In retrospect, 2000 A.D. had probably peaked by around 1987 or so, but it didn't decline quickly--there was Grant Morrison and Steve Yeowell's "Zenith," some really nice Simon Bisley art on the still-not-my-thing "Sláine," amusing weirdness like Peter Milligan and Jamie Hewlett's "Hewligan's Haircut," Garth Ennis and Mark Millar cutting their teeth. And Dredd, semper Dredd. By '92, there were signs of decline, like a Moore-less sequel to "Skizz" and updated callbacks to not-exactly-thrilling early series like "Flesh"; by the mid-'90s, I realized that it had been a good long while since there'd been a new series I'd really liked, but Dredd--once again written by John Wagner--and the occasional Morrison/Millar serials were good enough to keep me seeking out the series as it showed up in the U.S. (usually in clumps of four or five weekly issues at a time).

I finally stopped buying it a few years later--Dredd usually still delivered the goods, but the now-full-color-and-glossy 2000 A.D. Weekly had gotten awfully expensive in the U.S., and the "Nikolai Dante" and "Sinister Dexter" serials kept going and going and going and never caught my interest. But I still check in every year or so, when they published a special issue. And when the Complete Judge Dredd books started appearing, I snapped them up--the first few years' worth are pretty dodgy, but after that, they really hold up.

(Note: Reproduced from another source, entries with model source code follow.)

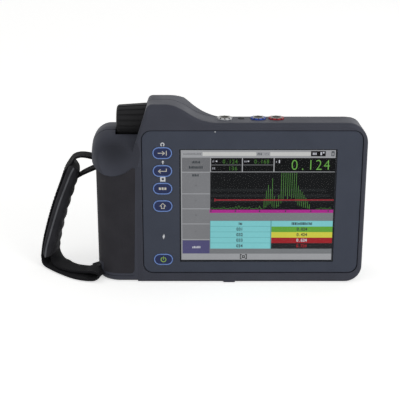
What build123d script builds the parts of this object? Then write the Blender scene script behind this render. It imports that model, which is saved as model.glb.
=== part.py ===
from build123d import *
import os
from math import cos, radians, sin

# Hand-held ultrasonic flaw detector, standing on its base.
# X runs to the right seen from the front, Y to the back, Z up. Millimetres.
# The origin is the centre of the housing's width on the plane that it stands on.

os.makedirs("parts", exist_ok=True)

# Housing
body_width = 208.0
body_height = 128.0
display_side_depth = 44.0
overall_depth = 74.0
front_shell_depth = 24.0
wall = 2.5
front_wall = 5.5
top_corner_radius = 16.0
bottom_corner_radius = 13.0
front_edge_radius = 3.0
bottom_edge_radius = 4.0
top_slope_drop = 12.0
gasket_thickness = 1.0
gasket_inset = 0.8
nub_width = 9.0
nub_depth = 5.0
nub_height = 5.0
base_chamfer = 3.0
slab_top_left_inset = 44.0
slab_left_slope = 4.0

right_x = body_width / 2
left_x = -body_width / 2
front_y = -display_side_depth / 2
back_y = display_side_depth / 2
grip_back_y = front_y + overall_depth
parting_y = front_y + front_shell_depth
slab_top_left_x = left_x + slab_top_left_inset

# Grip column, on the left
grip_width = 46.0
grip_front_set_back = 1.5
grip_front_radius = 19.0
grip_back_radius = 20.0
grip_height = body_height - 34.0
grip_right_x = left_x + grip_width
grip_front_y = front_y + grip_front_set_back

# Shoulder with the thumb rest, above the grip pad
shoulder_bulge = 3.0
shoulder_top = body_height - 9.0
shoulder_plan_radius = 21.0
shoulder_inner_tightening = 1.2
shoulder_foot = body_height - 50.0
shoulder_set_back = 0.6
shoulder_front_y = front_y + shoulder_set_back
shoulder_front_sweep = 0.432 * overall_depth
shoulder_back_sweep = 0.46 * overall_depth
shoulder_edge_radius = 0.19 * overall_depth
lip_radius = 21.0
lip_bottom = body_height - 41.8
lip_right_z = body_height - 35.0
lip_centre_x = left_x + 13.5
lip_centre_z = lip_bottom + lip_radius
dish_radius = 28.0
dish_depth = 4.2
dish_centre_x = left_x + 14.5
dish_centre_z = body_height - 24.0

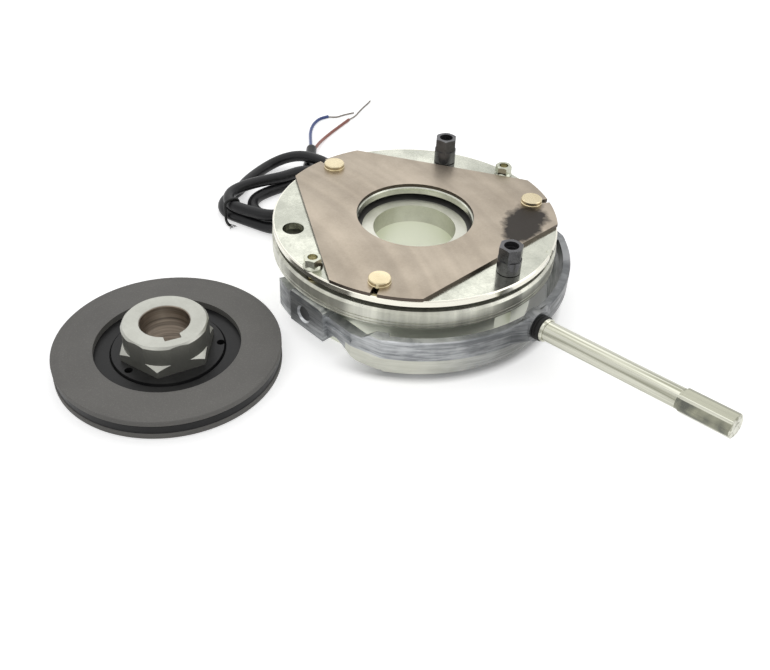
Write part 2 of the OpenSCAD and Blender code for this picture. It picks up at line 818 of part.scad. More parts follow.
// Wound part of the cable: its outer shape
module cable_coil() {
    span = coil_mid - coil_tip;
    lean = atan2(span[1], span[0]);
    spread = acos((coil_tip_r - coil_mid_r) / norm(span));
    tip = coil_tip_r - 0.5;
    mid = coil_mid_r - 0.5;
    color("black")
        at_exit()
            union() {
                translate(coil_tip)
                    cylinder(r = coil_tip_r, h = coil_h);
                translate(coil_mid)
                    cylinder(r = coil_mid_r, h = coil_h);
                linear_extrude(height = coil_h)
                    polygon([
                        coil_tip + on_circle(tip, lean + spread), coil_mid + on_circle(mid, lean + spread),
                        coil_mid + on_circle(mid, lean - spread), coil_tip + on_circle(tip, lean - spread)
                    ]);
            }
}

module cable_tail()
    color("black")
        at_exit()
            tube(tail_route, cable_r, 10);

module cable_tie()
    color("black")
        at_exit()
            tube(tie_route, tie_r);

module blue_core()
    color("steelblue")
        at_exit()
            tube(blue_route, core_r);

module brown_core()
    color("sienna")
        at_exit()
            tube(brown_route, core_r);

module bare_strands()
    color("darksalmon")
        at_exit()
            union() {
                tube(blue_strand_route, strand_r, 6);
                tube(brown_strand_route, strand_r, 6);
            }

magnet_body();
coil_bobbin();
coil_winding();
potting_ring();
hollow_bolt_front();
hollow_bolt_rear();
torque_springs();
release_springs();
armature_plate();
friction_plate();
plate_pins();
release_studs();
release_nuts();
cross_pins();
release_yoke();
lever_seal_ring();
lever_collar();
lever_rod();
lever_end_grip();
rotor_carrier();
friction_lining_lower();
friction_lining_upper();
rotor_hub();
cable_grommet();
cable_lead();
cable_coil();
cable_tail();
cable_tie();
blue_core();
brown_core();
bare_strands();
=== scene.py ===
"""Looks of a spring-applied brake with hand release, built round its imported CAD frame.

The CAD nodes keep their shapes and get procedural finishes. The cable, its cores, the bare strands and
the wire tie replace their plain CAD stand-ins.
"""

from __future__ import annotations

import logging
import math
from dataclasses import dataclass, field
from enum import Enum
from typing import Sequence

import bpy
import bmesh
from mathutils import Matrix, Vector

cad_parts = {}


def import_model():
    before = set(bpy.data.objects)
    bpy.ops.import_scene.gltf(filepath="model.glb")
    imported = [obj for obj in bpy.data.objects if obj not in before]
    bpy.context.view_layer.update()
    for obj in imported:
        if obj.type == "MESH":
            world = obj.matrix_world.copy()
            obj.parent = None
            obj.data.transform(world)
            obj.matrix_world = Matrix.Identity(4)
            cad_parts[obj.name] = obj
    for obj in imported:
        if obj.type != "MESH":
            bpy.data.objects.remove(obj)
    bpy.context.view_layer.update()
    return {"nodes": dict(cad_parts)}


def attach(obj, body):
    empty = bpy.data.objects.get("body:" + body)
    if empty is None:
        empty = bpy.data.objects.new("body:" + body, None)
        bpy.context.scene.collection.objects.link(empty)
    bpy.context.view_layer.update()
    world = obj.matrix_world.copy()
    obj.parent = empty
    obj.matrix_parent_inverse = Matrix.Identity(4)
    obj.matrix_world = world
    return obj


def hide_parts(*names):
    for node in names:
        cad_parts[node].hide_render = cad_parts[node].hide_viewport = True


LOG = logging.getLogger("brake")
MM = 0.001

Pair = tuple[float, float]
Triple = tuple[float, float, float]
Colour = tuple[float, float, float]
Port = tuple[str, str, object]
Inputs = dict[str | int, object]
Node = bpy.types.Node
Socket = bpy.types.NodeSocket
Tree = bpy.types.NodeTree
Object = bpy.types.Object
Material = bpy.types.Material

GEOMETRY: Port = ("Geometry", "Geometry", None)


class Axis(Enum):
    """Where a turned piece has its axis, as a shift of the pattern in metres."""

    BRAKE = (0.0, 0.0, 0.0)
    ROTOR = (0.0324, 0.13651, 0.0)


class Curve(Enum):
    """How a value passes from one end of a span to the other."""

    STRAIGHT = "LINEAR"
    SOFT = "SMOOTHSTEP"


class Mapped(Enum):
    """Whether a Mapping node moves the places, or turns and stretches the pattern itself."""

    PLACES = "POINT"
    PATTERN = "TEXTURE"


class TreeKind(Enum):
    """What a node tree makes."""

    SHADER = "ShaderNodeTree"
    GEOMETRY = "GeometryNodeTree"


# Node tree helpers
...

This brings us to Prog 2008, published last week--not the 2008th issue (this week's issue will be Prog 1567), but the end-of-2007 special. It's 100 pages long, with a bunch of features, but what's particularly interesting about it is that it's the first issue that Clickwheel is offering for sale as a downloadable PDF; each issue will be available for download a week after it comes out. Which is to say: it's in a time-frame and a format more sensible than any of the major American comics companies have yet offered.

The lead story is a Dredd Christmas special, written by Wagner (who's been writing the series on and off for the last few years), and it's built around a character moment that doesn't quite scan to me, since I haven't been following Dredd lately--but at least it makes me want to find out why it's so important "to put the mutant question to another vote." Beyond that, there's the first episode of something called "Shakara the Defiant," which has rich, intriguing art by Henry Flint (entirely brown, black and white, except for a few flashes of bright color), and a totally incoherent story; the first episode of "Kingdom: The Promised Land," which I should've given up on as soon as I saw that the post-apocalyptic barbarian hero who looks like Cable is called "Gene the Hackman"; a pretty but dull Nikolai Dante quickie; a beautifully rendered (by D'Israeli) black-and-white piece called "Stickleback: England's Glory" whose plot I might have found comprehensible if I'd read earlier installments; a Sinister Dexter one-off, arguably a little too conventionally nicely drawn for its jokey tone, that's effectively about what a one-note gun-for-hire cliché that whole series is; and an episode of another series that's apparently been running for a bit, "Caballistics, Inc.," that has the look of old-school 2KAD high-contrast black-and-white, but takes ten pages to accomplish what would once have been done in four. Finally, there's a Strontium Dog story, by Wagner and Carlos Ezquerra (with wretched computer coloring); it's fine, and I always like seing Ezquerra's work--he's been drawing for 2000 A.D. since the beginning--but Strontium Dog never had a sense of forward motion like Judge Dredd, and it's an exercise in nostalgia at this point.

So is a lot of the non-story material this issue. A few pages are devoted to "Great Moments in Thrill-Power," new illustrations of memorable bits from the past: the apparent suicide of Dredd from #262, the Angel Gang from #158, a nice Bryan Talbot drawing for the Nemesis serial "The Gothic Empire" from #387-406. There's a feature where fans are asked for their favorite 2000 A.D. covers. They name progs 5, 85, 112, 216, 230, 406, 469, 473, 620, 669, 686 and 883--most of them in that 1981-1990 sweet spot, none after 1994. (Also worth noting, on 2000 A.D.'s own site: the list of readers' twenty highest-ranked stories from the history of the series. Aside from three Wagner-written Judge Dredd serials, they're all pre-1993.) In some sense, it's kind of nice to know that other people agree with my sense of 2000 A.D.'s golden age, but it's depressing to think that the last 15 years' worth have produced so little of note.

The art in Prog 2008 is better than it's been the last few times I've picked up an issue--in particular, I'm going to be looking for more of Henry Flint's work (his Omega Men series wasn't nearly this cool-looking)--and reading the Dredd story made me want to catch up on the last few years' worth of Wagner's stories, at least. But I can't give this more than an Eh, because there's nothing else I want to keep reading--the delicious hypercompression and barbed comedy I associate with vintage 2000 A.D. isn't there any more. Tweaking them for their title isn't a new joke, but the fact that they're stuck with it suggests what's gone wrong: their aesthetic once implied the looming future, and now it's stuck in a past that's still sort of close but getting farther away, week by week.